Did he think it was the clinical trial? The clinical trial wasn’t what saved her.
He didn’t believe that. With him it was just working or failing to work. Cells lived or they died. The heart beat or stopped beating. Then the entire thing returned to ashes and dust. He’d come a long way from the man who once believed that God was in the trenches surrounding every atom, fighting the devil for the soul.
“There’s no soul,” he said. “No God and no soul.”
“What about your mind, all the miracles of your mind?”
“It’s captive.”
“Captive to what?”
“The body. The body’s decay.”
“You don’t believe that,” she said. “I don’t believe you believe that.”
He did. The medicine had set him right at last.
She stood up and went over to the window. She looked out for a while before turning and sitting on the ledge. “When you recover from an illness,” she said, “as I have, no matter what you thought you believed, you start to think maybe there’s something.”
“I wouldn’t know about that,” he said. “I’ve never recovered.”
“Don’t be self-pitying.”
“I’m not self-pitying,” he said. “Just stating the facts.”
He had walked and walked to get back to her, and now that she was home, there was nothing more to do. Returning to her, returning to her, returning to her again and again, was not a possible life. It was twice the challenge as the going because he was working on low energy and no sleep. He could do it when it was a matter of life and death. But now, now he needed to let himself rest when it came time to rest, and to move on when it came time to move on, and to do so in the direction of the moving on.

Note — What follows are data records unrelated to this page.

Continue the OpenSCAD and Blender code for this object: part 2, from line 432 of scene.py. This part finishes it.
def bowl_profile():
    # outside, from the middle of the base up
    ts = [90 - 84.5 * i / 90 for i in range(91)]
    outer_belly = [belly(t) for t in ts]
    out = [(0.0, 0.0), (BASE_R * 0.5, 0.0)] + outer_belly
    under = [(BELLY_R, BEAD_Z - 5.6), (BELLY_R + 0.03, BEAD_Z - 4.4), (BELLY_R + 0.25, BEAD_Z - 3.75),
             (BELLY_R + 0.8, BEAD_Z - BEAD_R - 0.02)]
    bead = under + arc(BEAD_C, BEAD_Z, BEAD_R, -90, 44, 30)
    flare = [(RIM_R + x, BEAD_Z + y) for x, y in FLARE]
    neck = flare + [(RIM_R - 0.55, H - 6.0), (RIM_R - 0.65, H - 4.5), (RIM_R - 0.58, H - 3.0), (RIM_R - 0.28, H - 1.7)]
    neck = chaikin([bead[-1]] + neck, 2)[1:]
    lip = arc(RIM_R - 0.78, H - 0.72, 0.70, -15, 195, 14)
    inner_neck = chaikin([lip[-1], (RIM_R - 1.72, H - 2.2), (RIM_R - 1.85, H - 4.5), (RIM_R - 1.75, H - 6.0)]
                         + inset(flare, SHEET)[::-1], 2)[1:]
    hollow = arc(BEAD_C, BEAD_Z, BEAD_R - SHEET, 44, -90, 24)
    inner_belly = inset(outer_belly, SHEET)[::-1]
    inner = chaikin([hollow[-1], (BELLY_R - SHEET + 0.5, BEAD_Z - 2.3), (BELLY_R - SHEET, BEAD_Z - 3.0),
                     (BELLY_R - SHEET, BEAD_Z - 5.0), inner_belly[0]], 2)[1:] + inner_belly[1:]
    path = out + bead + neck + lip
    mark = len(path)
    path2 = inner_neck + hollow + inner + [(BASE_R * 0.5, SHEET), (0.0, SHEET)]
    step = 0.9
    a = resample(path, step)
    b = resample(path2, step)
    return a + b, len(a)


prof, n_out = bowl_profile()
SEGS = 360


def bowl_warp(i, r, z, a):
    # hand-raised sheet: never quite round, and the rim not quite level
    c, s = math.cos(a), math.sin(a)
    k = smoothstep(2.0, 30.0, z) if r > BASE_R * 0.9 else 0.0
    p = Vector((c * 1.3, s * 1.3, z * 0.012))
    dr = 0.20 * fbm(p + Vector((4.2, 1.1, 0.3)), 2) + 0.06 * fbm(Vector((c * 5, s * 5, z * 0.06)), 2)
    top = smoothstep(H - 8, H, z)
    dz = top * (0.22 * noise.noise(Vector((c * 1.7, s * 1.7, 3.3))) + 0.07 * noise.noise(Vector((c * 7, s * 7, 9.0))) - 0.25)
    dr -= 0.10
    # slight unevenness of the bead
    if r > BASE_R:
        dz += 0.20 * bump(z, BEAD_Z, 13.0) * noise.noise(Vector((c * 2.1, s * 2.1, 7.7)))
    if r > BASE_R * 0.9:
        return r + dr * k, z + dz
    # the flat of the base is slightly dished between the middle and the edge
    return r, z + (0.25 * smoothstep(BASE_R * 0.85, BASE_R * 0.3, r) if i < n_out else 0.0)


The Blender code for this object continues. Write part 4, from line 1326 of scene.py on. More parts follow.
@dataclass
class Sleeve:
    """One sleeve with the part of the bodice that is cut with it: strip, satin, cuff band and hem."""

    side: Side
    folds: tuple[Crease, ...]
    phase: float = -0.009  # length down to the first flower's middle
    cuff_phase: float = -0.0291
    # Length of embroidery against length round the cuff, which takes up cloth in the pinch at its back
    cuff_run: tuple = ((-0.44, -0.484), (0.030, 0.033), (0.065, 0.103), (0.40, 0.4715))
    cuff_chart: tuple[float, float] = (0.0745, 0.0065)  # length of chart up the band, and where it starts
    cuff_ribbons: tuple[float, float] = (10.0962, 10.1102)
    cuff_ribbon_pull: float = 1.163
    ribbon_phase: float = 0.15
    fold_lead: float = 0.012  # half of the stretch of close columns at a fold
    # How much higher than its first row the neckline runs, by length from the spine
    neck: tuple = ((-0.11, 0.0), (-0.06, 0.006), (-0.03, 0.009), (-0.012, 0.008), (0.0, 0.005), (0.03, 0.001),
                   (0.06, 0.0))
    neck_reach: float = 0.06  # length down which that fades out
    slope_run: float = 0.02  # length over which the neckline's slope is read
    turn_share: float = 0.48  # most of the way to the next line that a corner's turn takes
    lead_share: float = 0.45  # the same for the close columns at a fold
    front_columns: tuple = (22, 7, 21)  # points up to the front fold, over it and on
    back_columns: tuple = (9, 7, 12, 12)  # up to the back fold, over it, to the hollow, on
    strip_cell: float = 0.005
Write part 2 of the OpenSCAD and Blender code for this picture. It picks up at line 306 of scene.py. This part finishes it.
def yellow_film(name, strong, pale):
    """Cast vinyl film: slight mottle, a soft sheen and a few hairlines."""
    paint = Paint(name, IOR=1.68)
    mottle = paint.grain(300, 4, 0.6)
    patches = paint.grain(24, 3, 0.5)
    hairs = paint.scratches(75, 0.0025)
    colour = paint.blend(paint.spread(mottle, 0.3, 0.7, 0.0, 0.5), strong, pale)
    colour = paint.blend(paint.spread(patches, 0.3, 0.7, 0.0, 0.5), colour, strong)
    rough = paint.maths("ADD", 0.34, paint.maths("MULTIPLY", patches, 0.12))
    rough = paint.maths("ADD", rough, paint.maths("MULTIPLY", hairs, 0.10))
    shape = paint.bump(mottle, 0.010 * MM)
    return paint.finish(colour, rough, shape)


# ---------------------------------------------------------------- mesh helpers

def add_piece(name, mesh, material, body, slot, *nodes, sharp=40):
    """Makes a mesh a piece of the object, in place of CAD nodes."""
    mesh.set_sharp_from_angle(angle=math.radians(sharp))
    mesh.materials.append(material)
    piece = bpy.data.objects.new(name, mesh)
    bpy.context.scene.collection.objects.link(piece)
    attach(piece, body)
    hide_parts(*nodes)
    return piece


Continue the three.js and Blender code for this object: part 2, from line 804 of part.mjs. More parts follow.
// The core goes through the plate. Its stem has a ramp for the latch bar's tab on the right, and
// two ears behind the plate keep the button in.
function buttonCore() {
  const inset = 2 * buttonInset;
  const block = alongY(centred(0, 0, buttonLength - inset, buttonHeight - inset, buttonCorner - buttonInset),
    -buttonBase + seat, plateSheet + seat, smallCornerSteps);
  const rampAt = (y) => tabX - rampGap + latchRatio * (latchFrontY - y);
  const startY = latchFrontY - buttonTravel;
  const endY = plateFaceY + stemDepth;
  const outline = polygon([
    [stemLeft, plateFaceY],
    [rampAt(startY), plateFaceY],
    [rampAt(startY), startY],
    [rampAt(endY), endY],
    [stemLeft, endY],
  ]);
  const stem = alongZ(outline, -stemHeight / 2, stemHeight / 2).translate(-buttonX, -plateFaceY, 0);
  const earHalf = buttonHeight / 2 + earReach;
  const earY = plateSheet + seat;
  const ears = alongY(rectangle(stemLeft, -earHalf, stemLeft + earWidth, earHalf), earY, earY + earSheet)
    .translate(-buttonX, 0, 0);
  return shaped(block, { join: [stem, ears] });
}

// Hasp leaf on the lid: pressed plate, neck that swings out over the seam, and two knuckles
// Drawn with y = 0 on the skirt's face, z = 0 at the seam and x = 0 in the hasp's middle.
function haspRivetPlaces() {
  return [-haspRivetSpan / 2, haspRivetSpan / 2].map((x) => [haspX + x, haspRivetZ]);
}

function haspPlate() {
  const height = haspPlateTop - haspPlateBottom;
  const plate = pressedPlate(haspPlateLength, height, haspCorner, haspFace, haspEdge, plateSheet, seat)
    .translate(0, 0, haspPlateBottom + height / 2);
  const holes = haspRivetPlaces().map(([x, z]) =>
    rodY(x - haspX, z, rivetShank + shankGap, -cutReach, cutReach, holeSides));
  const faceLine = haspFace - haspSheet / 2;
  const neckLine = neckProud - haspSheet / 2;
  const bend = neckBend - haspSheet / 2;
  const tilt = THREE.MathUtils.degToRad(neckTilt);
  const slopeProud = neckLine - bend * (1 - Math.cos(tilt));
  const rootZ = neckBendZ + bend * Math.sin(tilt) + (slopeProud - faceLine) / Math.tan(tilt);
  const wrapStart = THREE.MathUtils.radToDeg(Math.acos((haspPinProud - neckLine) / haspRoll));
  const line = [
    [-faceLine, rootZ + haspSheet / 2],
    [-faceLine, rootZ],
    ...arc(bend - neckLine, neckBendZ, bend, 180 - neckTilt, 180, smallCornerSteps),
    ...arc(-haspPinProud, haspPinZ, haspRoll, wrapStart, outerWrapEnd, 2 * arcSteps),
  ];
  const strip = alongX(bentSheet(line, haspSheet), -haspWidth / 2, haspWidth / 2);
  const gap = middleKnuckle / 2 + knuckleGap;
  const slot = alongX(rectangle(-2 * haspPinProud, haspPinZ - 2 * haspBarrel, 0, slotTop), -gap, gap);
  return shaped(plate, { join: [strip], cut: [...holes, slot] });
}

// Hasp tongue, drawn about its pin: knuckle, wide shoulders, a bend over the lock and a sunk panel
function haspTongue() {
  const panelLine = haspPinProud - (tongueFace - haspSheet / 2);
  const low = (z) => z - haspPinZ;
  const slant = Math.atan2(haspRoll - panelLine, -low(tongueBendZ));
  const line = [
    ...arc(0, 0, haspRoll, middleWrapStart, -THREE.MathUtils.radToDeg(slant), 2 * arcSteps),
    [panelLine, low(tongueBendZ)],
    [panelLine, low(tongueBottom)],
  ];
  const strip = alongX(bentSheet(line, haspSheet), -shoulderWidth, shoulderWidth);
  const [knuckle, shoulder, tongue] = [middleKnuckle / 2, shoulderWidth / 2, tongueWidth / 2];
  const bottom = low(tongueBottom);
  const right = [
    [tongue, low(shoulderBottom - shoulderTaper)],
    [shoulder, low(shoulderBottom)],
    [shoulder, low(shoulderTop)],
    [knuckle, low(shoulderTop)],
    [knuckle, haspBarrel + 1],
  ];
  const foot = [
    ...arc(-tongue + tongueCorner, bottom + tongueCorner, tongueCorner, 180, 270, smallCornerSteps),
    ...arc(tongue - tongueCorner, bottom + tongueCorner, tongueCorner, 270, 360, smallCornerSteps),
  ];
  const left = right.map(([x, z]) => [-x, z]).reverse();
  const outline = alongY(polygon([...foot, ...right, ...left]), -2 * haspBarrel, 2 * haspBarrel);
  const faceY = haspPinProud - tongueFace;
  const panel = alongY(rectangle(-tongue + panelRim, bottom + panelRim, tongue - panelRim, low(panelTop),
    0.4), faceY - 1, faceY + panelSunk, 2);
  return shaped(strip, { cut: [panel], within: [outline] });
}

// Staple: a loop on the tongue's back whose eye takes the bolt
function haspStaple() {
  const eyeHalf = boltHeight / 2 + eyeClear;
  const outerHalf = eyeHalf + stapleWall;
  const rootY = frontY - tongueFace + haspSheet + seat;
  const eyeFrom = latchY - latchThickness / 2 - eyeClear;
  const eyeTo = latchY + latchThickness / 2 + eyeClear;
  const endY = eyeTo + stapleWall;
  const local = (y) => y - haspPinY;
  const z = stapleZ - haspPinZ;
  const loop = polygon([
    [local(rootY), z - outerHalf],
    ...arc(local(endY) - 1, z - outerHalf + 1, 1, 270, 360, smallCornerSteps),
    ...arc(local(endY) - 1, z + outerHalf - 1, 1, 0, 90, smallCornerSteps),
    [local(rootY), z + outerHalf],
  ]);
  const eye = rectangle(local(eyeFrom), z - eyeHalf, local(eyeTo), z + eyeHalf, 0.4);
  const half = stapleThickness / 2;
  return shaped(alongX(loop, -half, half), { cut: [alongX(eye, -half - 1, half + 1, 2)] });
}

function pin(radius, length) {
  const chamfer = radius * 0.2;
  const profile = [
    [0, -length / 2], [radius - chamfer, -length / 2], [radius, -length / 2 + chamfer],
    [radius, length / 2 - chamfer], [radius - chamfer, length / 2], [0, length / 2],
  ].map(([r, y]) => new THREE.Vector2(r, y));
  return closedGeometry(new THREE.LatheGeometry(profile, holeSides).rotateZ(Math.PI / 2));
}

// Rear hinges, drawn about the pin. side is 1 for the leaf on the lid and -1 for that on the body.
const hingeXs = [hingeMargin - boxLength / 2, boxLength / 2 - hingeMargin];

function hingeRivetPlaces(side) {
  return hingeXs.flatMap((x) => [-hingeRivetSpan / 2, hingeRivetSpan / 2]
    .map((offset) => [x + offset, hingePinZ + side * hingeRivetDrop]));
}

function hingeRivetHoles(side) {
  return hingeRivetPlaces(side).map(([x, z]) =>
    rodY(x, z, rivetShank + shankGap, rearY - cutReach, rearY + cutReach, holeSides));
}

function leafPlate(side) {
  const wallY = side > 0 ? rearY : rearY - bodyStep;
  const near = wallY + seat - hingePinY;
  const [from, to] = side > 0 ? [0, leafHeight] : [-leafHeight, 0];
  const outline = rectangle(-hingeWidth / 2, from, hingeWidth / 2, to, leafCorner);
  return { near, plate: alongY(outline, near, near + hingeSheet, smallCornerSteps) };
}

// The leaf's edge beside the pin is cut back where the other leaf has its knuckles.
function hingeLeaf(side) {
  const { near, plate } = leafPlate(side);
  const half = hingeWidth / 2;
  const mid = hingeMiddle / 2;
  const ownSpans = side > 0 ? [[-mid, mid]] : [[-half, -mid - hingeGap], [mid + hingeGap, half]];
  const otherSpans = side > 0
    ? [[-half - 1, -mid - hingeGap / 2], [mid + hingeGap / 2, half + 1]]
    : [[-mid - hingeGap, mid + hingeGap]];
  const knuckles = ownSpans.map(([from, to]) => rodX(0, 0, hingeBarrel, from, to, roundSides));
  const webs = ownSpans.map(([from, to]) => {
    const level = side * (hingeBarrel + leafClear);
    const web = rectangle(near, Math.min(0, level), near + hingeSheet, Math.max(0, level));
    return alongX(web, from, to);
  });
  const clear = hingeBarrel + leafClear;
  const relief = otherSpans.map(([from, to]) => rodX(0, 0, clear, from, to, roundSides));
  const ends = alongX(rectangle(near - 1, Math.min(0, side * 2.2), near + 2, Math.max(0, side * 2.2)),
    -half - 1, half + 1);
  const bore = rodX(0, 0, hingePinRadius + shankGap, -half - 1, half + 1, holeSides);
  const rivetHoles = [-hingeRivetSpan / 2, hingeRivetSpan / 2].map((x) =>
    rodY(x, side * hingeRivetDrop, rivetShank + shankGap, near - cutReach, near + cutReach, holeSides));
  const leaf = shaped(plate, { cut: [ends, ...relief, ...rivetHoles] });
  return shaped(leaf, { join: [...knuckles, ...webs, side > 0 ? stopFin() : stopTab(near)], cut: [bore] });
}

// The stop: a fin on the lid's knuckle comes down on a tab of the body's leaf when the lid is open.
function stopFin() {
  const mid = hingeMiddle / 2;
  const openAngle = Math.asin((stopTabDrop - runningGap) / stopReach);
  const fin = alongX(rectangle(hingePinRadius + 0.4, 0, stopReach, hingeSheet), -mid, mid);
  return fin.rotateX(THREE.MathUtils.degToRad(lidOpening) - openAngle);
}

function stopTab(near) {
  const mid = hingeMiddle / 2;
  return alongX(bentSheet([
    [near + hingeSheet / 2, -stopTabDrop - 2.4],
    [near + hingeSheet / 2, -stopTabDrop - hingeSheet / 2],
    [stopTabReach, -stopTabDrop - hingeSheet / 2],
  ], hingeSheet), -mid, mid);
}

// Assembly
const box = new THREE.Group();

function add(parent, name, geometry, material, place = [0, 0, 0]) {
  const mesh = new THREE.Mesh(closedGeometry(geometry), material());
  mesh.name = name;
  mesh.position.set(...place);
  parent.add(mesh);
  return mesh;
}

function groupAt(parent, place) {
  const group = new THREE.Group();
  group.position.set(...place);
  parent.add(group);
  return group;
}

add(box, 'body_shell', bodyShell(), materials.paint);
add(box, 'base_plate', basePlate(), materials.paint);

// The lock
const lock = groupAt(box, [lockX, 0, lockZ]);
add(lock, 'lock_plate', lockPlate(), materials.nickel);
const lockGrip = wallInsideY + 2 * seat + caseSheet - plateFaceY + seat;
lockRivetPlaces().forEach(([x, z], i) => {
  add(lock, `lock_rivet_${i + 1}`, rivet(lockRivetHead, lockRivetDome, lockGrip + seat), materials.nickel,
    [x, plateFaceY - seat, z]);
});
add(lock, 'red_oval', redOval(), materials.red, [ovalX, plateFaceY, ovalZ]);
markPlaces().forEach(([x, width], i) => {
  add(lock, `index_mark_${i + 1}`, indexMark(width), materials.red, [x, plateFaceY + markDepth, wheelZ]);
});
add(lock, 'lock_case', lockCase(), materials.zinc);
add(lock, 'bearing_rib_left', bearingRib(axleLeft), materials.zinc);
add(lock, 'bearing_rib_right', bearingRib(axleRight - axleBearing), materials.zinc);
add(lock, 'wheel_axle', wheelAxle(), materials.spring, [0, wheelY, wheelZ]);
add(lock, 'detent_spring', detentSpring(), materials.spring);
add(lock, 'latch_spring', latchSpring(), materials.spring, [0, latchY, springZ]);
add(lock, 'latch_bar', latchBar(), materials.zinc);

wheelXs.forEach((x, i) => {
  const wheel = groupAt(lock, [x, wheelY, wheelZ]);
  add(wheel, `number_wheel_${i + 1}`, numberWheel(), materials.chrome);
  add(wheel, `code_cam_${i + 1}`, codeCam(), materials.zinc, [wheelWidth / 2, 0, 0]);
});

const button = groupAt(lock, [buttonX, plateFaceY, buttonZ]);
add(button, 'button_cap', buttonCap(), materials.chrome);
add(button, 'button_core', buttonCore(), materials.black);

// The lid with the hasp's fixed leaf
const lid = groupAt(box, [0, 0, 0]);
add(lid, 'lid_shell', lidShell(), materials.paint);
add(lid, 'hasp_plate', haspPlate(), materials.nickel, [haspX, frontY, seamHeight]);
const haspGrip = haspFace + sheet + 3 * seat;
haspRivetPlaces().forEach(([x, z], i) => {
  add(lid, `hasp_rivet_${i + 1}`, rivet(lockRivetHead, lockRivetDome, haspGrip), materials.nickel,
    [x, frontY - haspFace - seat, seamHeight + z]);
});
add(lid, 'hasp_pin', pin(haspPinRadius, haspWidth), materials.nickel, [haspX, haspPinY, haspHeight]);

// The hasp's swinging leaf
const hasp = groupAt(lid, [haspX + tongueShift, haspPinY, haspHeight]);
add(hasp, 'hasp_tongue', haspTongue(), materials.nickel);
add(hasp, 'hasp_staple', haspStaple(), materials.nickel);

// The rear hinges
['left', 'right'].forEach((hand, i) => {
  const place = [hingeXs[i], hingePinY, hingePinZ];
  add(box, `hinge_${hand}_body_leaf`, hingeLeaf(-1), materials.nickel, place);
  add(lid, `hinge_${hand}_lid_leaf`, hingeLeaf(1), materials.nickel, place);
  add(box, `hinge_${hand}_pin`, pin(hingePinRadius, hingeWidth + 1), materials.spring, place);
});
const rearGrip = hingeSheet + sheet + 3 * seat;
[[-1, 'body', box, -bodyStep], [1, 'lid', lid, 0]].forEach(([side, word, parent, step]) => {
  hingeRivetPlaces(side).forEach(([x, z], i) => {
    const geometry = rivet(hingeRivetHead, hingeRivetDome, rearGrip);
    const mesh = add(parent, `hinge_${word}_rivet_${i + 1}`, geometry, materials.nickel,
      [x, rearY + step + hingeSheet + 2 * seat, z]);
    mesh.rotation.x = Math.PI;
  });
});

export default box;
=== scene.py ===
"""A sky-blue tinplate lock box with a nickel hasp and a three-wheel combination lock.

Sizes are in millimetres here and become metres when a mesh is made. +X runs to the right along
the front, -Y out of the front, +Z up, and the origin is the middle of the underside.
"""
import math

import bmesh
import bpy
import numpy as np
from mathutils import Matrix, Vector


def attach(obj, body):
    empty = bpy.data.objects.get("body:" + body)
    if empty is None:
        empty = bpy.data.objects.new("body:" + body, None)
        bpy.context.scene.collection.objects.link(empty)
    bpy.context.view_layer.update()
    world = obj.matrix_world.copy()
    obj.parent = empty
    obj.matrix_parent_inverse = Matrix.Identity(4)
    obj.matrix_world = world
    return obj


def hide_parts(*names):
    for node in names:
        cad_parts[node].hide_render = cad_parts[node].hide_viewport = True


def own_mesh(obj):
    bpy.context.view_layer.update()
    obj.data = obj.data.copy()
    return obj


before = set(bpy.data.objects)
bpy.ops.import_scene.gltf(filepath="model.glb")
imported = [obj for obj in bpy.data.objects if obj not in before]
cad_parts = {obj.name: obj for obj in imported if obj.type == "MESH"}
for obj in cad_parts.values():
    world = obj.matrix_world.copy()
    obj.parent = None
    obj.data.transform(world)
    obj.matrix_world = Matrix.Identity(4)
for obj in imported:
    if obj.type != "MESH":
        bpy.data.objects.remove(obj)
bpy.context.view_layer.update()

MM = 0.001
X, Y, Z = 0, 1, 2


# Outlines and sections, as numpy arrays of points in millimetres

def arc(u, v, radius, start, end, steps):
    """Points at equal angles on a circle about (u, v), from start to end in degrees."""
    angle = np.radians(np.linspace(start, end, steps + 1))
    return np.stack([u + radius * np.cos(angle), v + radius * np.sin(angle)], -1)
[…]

“What about the vacation?” she said. “We planned a safari.”
He didn’t reply. The safari had always been pure delusion.
If he left now, she told him, he would be leaving her worse off than when he found her. She would not want to live, but she would not want to go peacefully, either. She would rage, and her raging would be pointless.
She became deeply afraid and began to cry. He made no move to comfort her. He had kept his backpack on, which made it hard to read his intentions. Did he mean to leave now, that night?
Not wanting to wake the baby, he thought twice about ringing the buzzer so early in the morning. He settled himself on the stoop. Becka’s boyfriend rescued him an hour later, coming home from a late-night recording session, and brought him up to their third-floor walk-up where the coffee was brewing and Bob Dylan was playing low on the radio. Becka’s boyfriend said, “Look who I found.” Becka turned and showed surprise. She poured him a cup of coffee, which he drank on a vintage barstool with a sparkling red vinyl seat. Her boyfriend finished his beer and excused himself to get some shut-eye. He kissed Becka on the forehead and left the room. There was a certain unorthodox domestic tranquillity here that made her father happy to have witnessed.
She placed Jack in his arms while she went to the bedroom to change out of her pajamas. When she returned she was wearing a pair of denim coveralls and a faded 7UP T-shirt. She asked him if he wanted breakfast.